Para ler o Regimento Interno, clique aqui.
Cerca de 60 modalidades esportivas atendidas
Verardi salienta que, atualmente, o governo estadual trabalha com cerca de 60 modalidades esportivas dentre os projetos em execução. Uma das maneiras de saber quais são é pelo Diário Oficial do Estado (DOE).
Por meio da busca pela palavra-chave “Pro Esporte”, encontramos oito atos administrativos, que informam aspropostas aprovadas e os seus respectivos valores.
Entre os contemplados para automobilismo estão:
- R$ 149.640,00 para o projeto “Nas Pistas Gaúchas – Turismo 1.4 RS 2024”, da Associação Desportiva Portoalegrense (ADESP);
- R$ 288.964,80 para o “Aparados Off Road 2024”, da Associação Gaúcha de Pilotos e Navegadores de Rally.

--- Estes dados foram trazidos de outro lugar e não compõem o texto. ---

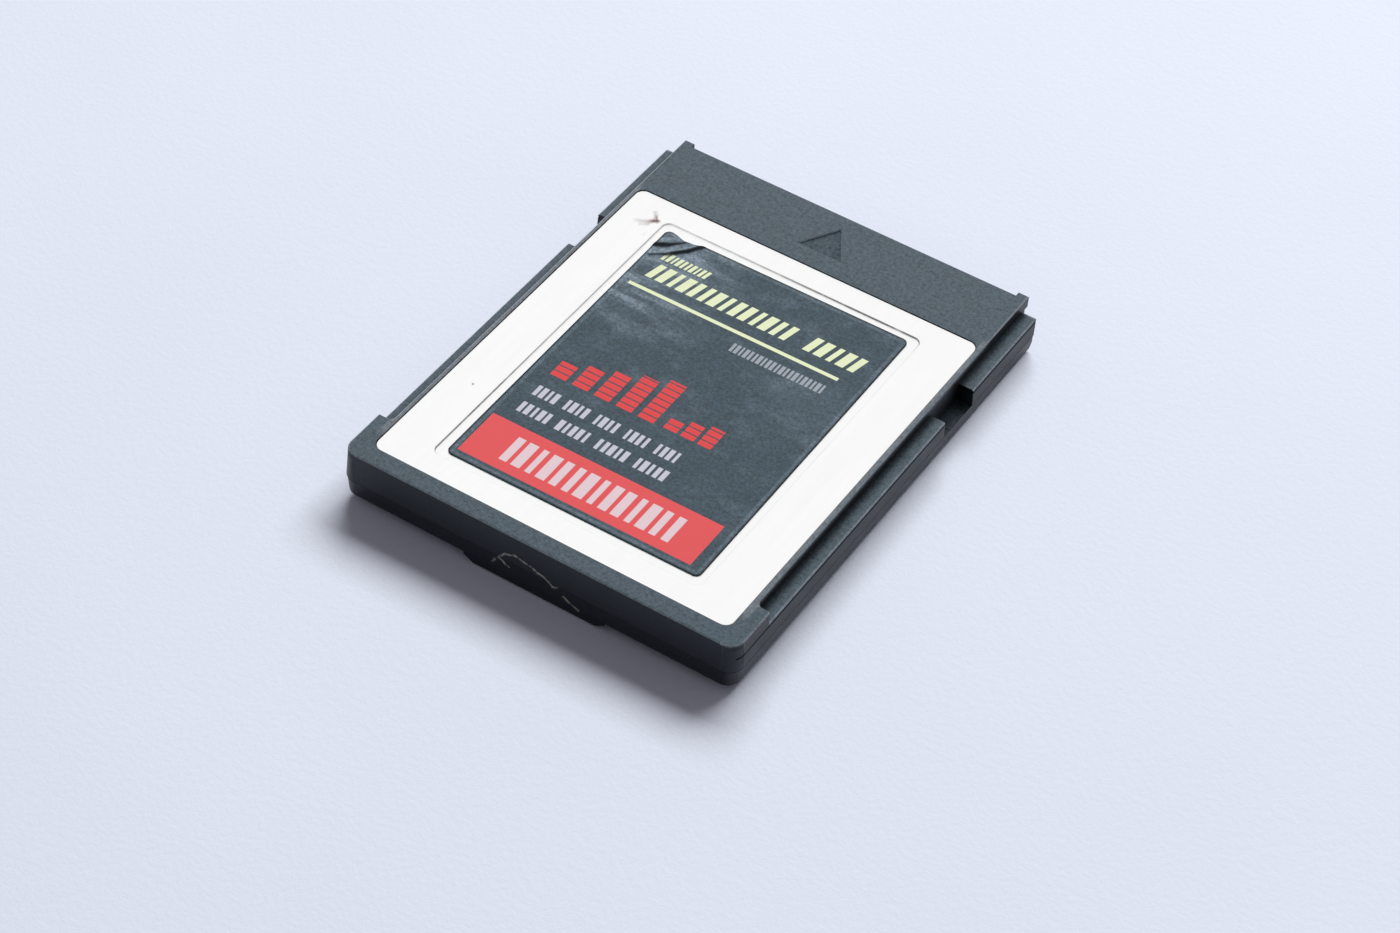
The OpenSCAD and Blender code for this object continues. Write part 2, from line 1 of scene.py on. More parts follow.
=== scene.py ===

Como ter sucesso no Pró-Esporte RS?
Não existe uma “fórmula mágica”. Mas, o diretor do Departamento de Fomento da SEL, Paulo Cesar Verardi, dá uma dica: “Buscar diferenciação, mais economicidade e, sobretudo, mais aderência ao espírito da Legislação.”
E o que seria isso? “Significa atender suficientemente a maioria dos principais objetivos traçados na lei”, explica.
Isso porque, informa Verardi, há uma enorme demanda existente. “Frise-se que essa recomendação é válida para todos os proponentes e projetos terem sucesso, independente da modalidade esportiva ou linha de financiamento”, conclui.